__What this task involves__. Repeat the lines that follow, leaving nothing out.
****
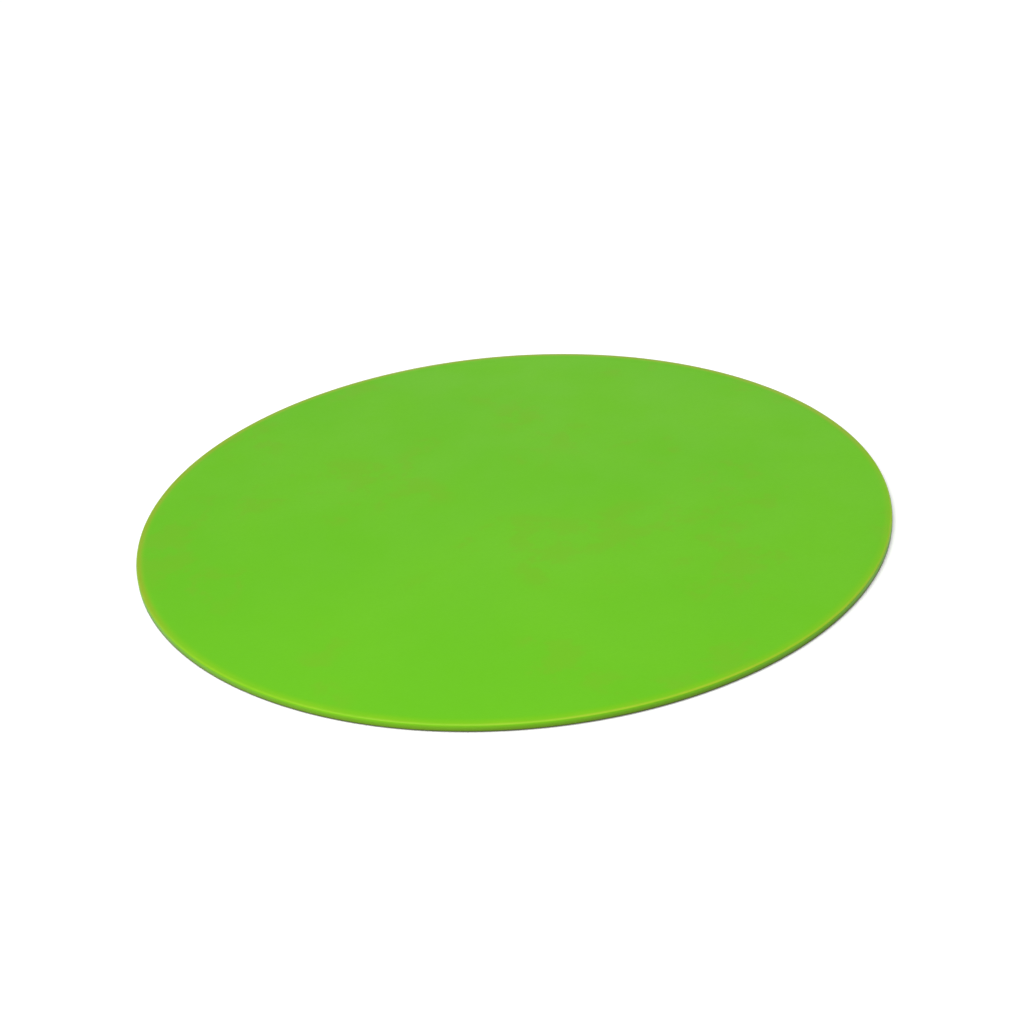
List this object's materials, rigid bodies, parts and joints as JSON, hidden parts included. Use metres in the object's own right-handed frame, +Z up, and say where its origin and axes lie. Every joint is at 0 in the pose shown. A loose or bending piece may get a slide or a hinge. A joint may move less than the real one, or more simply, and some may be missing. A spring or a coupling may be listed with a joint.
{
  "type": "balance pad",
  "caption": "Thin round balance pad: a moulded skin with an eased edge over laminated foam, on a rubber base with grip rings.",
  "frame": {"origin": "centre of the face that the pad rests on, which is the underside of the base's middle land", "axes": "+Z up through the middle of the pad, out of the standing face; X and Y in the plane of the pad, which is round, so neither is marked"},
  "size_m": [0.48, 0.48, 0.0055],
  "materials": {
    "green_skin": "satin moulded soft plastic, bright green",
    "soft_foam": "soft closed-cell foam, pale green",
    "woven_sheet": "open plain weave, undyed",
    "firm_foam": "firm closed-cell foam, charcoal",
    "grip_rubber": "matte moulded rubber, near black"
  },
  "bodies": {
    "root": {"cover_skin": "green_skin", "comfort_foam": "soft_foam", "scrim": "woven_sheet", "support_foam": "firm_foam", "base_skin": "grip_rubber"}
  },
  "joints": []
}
****
__Full response__.
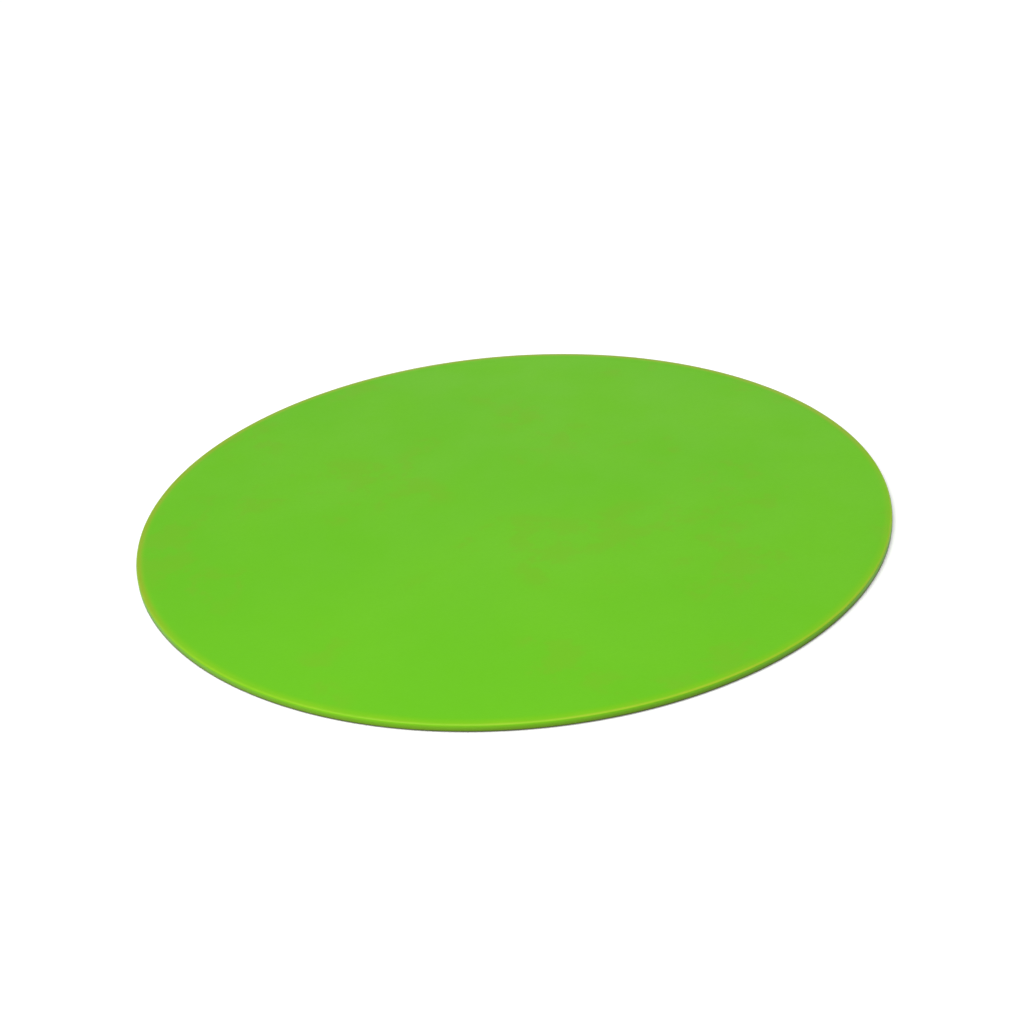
List this object's materials, rigid bodies, parts and joints as JSON, hidden parts included. Use metres in the object's own right-handed frame, +Z up, and say where its origin and axes lie. Every joint is at 0 in the pose shown. A loose or bending piece may get a slide or a hinge. A joint may move less than the real one, or more simply, and some may be missing. A spring or a coupling may be listed with a joint.
{
  "type": "balance pad",
  "caption": "Thin round balance pad: a moulded skin with an eased edge over laminated foam, on a rubber base with grip rings.",
  "frame": {"origin": "centre of the face that the pad rests on, which is the underside of the base's middle land", "axes": "+Z up through the middle of the pad, out of the standing face; X and Y in the plane of the pad, which is round, so neither is marked"},
  "size_m": [0.48, 0.48, 0.0055],
  "materials": {
    "green_skin": "satin moulded soft plastic, bright green",
    "soft_foam": "soft closed-cell foam, pale green",
    "woven_sheet": "open plain weave, undyed",
    "firm_foam": "firm closed-cell foam, charcoal",
    "grip_rubber": "matte moulded rubber, near black"
  },
  "bodies": {
    "root": {"cover_skin": "green_skin", "comfort_foam": "soft_foam", "scrim": "woven_sheet", "support_foam": "firm_foam", "base_skin": "grip_rubber"}
  },
  "joints": []
}